The meetings were divided into seven regions. Within these regions, delegations were formed that included co-chairs and members of the party council. Then meetings were held in the provinces and districts. Attendance at these meetings was at the highest level. Meetings were held both within the specific women's structure and in general. In both cases, women's participation was very good and very serious contributions and observations were made to evaluate the process. In addition to the evaluation, self-criticism was also practised and suggestions were made for overcoming the shortcomings encountered in the restructuring process and for new methods. I was in the region of Şirnak. We have not yet had the opportunity to compare the results of all the regions at one meeting, but from the conversations held with individuals, it appears that almost everywhere the same level and quality has been achieved. In this whole process of criticism and self-criticism, we have, of course, included ourselves and assessed our own responsibility. We assume that our structures will achieve their goal as a result of discussions with the people.
What points were criticised by the grassroots?
The method of nominating candidates before the parliamentary elections, not having our own presidential candidate and the alliance question were frequent points of criticism. It became clear that our Third Way policy was not sufficiently recognised. Our alliance policy was strategic and correct, but the mistakes we made in implementing this policy were frequently mentioned at the local level. One of the criticisms was that, instead of socially organising the Third Way, we stuck to the ways prescribed by the existing state system. With regard to our women's liberation struggle, it was criticised that we did not take the will of women as a basis and that we were not proactive enough and thus lacked freedom. There was also criticism that we do not act in accordance with the statute. There was criticism that the local base is not seen as will and does not take initiative. There was also discussion about the fact that the local federations do not act without central circulars and that there is a disconnection from the street. The need to set policy collectively and in an organised way was often raised.
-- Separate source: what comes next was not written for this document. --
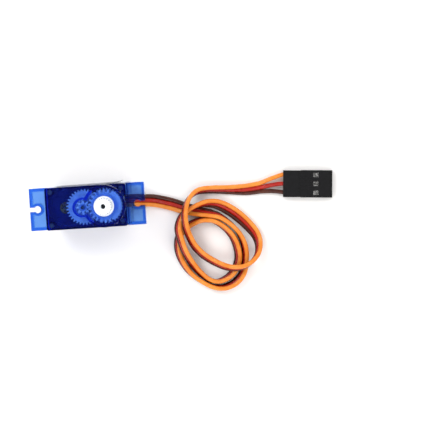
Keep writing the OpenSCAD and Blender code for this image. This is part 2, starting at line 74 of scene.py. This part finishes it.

Do you think these consultations achieved the intended results?
The meetings were important to strengthen the mechanism of criticism and self-criticism and to find our own strengths in relation to the organisation. Most of the findings made were in this direction. Since 2014, there has been a systematic attack by the state against board members and leading cadres. This situation has led to a shrinkage, but beyond that there is a narrowed approach within our own organisation. Through this self-criticism, we came to the conclusion that we can come out of this process by strengthening the organisation and involving the people more as a basis in practice. The most important finding in this process was that the leadership of the people was not taken as a basis. The fact that this observation was made is, in my opinion, an indication that our meetings have achieved the desired result.
It seems that the meetings will continue. What procedure was chosen?
We first started the meetings in Ankara. After a series of meetings with the co-chairs, the executive committee, the deputies and the members of the party council, a schedule was drawn up for talks in the provinces and districts. Central representatives made an introduction, assessed the process, mentioned the shortcomings identified by the central office and then left the floor to those present in the meeting room. So, in this, we were in a listening position. The meetings were based entirely on local readings of developments and on criticism and self-criticism. As a continuation, we will hold popular meetings and use the same method.
Is the Kurdish political movement taking a new course as a result of the meetings? Or is the existing course to be improved?
The demands, the criticism and the approach of the people in the assemblies will determine our course in the new period or strengthen and shape the existing course. It is too early to say. However, it must be said that in the run-up to the local elections, we are not only concerned with winning these elections, but we believe it is crucial to lay the foundations for long-term organisation. As the DBP, we must self-critically reproach ourselves for not having been able to respond to this process and provide sufficient ideological support to the HDP. We have a strong perspective ahead of us. This perspective is about rebuilding life in a general framework. Of course, we have shortcomings. Our political parties and institutions should have strengthened our Third Way politics, the social pillar of our organisational model, and worked on a struggle-oriented basis instead of an election-oriented basis. This time we will take this path with people to avoid the same situation. Our path will lead in the direction drawn by the people and this time we will be very careful not to make tactical mistakes despite having the right paradigm.